• **GOAL OF THE EXERCISE**
Your task is to copy the lines between the line containing "const axeHead = new" and the line containing "if empty is", counting both of those lines, and to emit nothing more.

• **MATERIAL**
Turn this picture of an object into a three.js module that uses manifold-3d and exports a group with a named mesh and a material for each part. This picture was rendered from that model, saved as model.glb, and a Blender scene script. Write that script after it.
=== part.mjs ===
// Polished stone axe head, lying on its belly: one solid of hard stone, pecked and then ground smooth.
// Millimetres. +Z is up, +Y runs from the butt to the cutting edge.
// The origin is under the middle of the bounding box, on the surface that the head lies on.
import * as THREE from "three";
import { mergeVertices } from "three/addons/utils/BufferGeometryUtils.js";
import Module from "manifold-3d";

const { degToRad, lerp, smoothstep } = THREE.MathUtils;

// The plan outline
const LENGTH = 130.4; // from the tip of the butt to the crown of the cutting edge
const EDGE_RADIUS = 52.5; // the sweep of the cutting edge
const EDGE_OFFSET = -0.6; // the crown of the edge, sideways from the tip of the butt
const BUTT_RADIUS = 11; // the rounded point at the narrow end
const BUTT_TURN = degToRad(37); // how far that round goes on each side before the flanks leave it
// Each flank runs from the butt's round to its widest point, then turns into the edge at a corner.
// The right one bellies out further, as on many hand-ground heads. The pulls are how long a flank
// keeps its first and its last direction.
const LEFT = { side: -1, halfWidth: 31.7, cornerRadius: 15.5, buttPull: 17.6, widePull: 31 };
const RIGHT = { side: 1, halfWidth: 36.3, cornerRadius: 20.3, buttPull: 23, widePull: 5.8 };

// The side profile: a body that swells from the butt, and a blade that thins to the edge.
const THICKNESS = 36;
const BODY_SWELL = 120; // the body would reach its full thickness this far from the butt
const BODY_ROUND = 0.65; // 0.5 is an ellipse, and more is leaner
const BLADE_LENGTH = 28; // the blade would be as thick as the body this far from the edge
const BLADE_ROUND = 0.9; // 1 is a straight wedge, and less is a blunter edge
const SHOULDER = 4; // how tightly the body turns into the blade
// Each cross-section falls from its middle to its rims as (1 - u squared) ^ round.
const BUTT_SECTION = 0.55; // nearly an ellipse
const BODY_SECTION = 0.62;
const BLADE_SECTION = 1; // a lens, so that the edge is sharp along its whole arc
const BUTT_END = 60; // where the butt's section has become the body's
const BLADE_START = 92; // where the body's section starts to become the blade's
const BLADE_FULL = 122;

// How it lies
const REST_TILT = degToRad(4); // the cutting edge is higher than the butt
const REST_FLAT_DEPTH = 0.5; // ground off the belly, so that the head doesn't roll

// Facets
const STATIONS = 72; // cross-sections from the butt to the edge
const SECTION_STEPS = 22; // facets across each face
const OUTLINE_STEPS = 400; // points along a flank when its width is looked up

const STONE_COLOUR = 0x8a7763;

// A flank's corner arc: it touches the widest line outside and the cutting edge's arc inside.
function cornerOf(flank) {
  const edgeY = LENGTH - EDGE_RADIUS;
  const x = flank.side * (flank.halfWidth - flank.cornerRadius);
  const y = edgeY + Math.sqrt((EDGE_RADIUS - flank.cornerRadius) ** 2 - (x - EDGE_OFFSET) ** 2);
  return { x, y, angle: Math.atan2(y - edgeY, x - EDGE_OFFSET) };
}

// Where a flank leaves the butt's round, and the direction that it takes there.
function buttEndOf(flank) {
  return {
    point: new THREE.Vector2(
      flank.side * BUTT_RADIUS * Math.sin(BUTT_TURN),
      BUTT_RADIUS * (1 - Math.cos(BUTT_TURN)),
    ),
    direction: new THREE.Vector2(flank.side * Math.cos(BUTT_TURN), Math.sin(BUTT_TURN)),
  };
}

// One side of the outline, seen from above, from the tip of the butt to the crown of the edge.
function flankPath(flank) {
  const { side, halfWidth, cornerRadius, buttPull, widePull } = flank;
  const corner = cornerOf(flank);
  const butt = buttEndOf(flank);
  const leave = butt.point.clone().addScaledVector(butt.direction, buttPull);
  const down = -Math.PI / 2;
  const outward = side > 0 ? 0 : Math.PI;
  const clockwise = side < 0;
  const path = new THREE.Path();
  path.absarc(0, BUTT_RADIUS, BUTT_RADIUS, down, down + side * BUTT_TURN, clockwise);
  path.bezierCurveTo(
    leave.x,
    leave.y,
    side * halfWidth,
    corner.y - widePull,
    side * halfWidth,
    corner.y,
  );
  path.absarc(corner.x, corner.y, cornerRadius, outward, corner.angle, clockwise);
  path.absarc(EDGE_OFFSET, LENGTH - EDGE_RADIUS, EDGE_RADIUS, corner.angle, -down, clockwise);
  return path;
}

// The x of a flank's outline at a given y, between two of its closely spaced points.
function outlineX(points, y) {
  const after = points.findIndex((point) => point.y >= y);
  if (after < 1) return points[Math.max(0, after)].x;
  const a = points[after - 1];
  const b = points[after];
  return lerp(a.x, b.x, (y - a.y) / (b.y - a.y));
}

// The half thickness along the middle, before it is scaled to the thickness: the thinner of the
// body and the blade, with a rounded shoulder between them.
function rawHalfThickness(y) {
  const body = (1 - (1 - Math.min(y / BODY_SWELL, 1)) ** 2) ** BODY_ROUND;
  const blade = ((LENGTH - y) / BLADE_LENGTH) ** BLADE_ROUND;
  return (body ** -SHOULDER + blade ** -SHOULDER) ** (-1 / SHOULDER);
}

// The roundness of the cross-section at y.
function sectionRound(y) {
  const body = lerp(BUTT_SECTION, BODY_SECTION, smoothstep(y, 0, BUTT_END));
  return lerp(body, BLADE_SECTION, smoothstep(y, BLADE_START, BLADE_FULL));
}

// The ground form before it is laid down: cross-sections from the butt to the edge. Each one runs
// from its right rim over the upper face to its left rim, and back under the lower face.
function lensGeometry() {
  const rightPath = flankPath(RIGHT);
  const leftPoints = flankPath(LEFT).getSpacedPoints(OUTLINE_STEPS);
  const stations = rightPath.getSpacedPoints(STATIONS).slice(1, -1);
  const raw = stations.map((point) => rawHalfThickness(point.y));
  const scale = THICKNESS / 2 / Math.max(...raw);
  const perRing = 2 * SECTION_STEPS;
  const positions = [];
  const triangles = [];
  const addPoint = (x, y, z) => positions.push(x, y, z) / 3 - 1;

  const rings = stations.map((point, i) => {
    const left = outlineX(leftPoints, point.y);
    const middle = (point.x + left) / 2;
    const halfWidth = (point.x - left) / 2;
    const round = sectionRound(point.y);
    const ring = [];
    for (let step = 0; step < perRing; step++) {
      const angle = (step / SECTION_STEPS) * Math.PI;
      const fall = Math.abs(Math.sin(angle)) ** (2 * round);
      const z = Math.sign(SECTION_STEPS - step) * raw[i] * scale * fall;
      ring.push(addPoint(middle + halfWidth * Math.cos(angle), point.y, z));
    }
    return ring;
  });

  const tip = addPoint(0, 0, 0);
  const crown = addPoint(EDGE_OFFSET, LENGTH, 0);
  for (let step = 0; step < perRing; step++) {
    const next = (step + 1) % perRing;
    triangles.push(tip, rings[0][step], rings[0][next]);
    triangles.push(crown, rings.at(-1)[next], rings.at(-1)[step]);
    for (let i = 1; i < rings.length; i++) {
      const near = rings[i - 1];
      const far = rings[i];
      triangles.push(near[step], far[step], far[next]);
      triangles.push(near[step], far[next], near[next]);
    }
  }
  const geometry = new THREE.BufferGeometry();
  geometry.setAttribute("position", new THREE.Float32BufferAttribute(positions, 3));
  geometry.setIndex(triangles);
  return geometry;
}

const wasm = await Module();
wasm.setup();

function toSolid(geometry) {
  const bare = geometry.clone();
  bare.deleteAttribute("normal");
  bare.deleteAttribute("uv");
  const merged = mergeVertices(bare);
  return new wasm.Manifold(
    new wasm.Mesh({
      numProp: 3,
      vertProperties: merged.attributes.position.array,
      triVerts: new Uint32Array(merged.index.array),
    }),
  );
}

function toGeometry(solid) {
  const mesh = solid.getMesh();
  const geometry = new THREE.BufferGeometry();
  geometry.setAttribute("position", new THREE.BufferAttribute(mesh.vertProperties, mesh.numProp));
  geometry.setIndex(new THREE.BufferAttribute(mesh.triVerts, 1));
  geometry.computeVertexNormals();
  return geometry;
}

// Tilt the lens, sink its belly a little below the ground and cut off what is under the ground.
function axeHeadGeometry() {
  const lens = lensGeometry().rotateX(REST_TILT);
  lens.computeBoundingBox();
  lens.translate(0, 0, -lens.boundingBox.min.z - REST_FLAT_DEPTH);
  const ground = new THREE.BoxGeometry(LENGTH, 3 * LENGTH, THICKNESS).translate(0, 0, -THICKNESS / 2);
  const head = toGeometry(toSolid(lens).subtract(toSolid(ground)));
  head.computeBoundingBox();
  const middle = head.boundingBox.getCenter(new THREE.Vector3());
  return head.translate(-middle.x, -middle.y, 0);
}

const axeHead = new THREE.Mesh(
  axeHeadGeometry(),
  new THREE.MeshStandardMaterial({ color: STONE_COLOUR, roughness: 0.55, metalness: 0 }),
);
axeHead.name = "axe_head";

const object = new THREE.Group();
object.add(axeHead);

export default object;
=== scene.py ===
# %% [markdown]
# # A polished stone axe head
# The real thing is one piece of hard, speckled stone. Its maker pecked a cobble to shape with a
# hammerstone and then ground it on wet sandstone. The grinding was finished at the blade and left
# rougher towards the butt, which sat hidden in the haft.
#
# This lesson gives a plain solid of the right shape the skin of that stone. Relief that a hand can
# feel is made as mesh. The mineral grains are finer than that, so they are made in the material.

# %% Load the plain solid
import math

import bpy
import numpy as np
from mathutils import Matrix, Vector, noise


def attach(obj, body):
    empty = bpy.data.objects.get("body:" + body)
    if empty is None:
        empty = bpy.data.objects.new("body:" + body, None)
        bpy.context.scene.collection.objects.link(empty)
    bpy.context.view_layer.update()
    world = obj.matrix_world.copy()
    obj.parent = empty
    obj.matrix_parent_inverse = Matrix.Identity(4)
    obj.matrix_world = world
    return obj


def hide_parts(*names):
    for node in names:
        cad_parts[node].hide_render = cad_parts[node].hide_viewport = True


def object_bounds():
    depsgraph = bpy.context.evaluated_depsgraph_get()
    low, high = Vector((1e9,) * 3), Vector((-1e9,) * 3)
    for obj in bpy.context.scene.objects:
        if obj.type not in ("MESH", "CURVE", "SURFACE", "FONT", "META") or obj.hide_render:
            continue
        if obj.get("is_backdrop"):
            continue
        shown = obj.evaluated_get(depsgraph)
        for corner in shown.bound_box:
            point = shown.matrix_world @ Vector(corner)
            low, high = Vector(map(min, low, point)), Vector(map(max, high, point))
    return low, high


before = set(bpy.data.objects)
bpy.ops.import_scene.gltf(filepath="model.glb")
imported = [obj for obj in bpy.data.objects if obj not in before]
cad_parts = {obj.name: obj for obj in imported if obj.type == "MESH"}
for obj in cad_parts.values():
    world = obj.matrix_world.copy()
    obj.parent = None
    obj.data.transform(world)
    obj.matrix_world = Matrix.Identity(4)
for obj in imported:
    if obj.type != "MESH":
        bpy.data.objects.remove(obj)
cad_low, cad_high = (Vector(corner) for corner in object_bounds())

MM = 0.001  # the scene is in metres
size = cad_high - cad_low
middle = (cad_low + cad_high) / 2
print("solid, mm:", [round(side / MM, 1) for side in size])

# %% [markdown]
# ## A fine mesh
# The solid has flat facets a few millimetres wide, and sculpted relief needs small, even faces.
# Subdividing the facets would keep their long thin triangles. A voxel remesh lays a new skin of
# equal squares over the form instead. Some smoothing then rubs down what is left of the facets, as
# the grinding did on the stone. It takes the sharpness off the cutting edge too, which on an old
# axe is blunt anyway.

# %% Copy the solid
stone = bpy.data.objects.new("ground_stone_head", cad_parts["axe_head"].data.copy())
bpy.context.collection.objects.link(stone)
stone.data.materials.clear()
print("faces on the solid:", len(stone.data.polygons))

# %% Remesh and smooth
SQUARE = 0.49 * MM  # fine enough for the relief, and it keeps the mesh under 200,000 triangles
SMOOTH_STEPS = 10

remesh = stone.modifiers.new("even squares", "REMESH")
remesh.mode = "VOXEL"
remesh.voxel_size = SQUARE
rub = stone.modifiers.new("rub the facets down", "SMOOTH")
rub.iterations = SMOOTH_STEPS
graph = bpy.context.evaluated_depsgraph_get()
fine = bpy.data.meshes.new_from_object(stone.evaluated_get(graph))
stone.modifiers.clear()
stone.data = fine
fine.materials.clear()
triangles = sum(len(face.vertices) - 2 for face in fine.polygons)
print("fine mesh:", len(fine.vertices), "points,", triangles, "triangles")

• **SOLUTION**
const axeHead = new THREE.Mesh(
  axeHeadGeometry(),
  new THREE.MeshStandardMaterial({ color: STONE_COLOUR, roughness: 0.55, metalness: 0 }),
);
axeHead.name = "axe_head";

const object = new THREE.Group();
object.add(axeHead);

export default object;
=== scene.py ===
# %% [markdown]
# # A polished stone axe head
# The real thing is one piece of hard, speckled stone. Its maker pecked a cobble to shape with a
# hammerstone and then ground it on wet sandstone. The grinding was finished at the blade and left
# rougher towards the butt, which sat hidden in the haft.
#
# This lesson gives a plain solid of the right shape the skin of that stone. Relief that a hand can
# feel is made as mesh. The mineral grains are finer than that, so they are made in the material.

# %% Load the plain solid
import math

import bpy
import numpy as np
from mathutils import Matrix, Vector, noise


def attach(obj, body):
    empty = bpy.data.objects.get("body:" + body)
    if empty is None:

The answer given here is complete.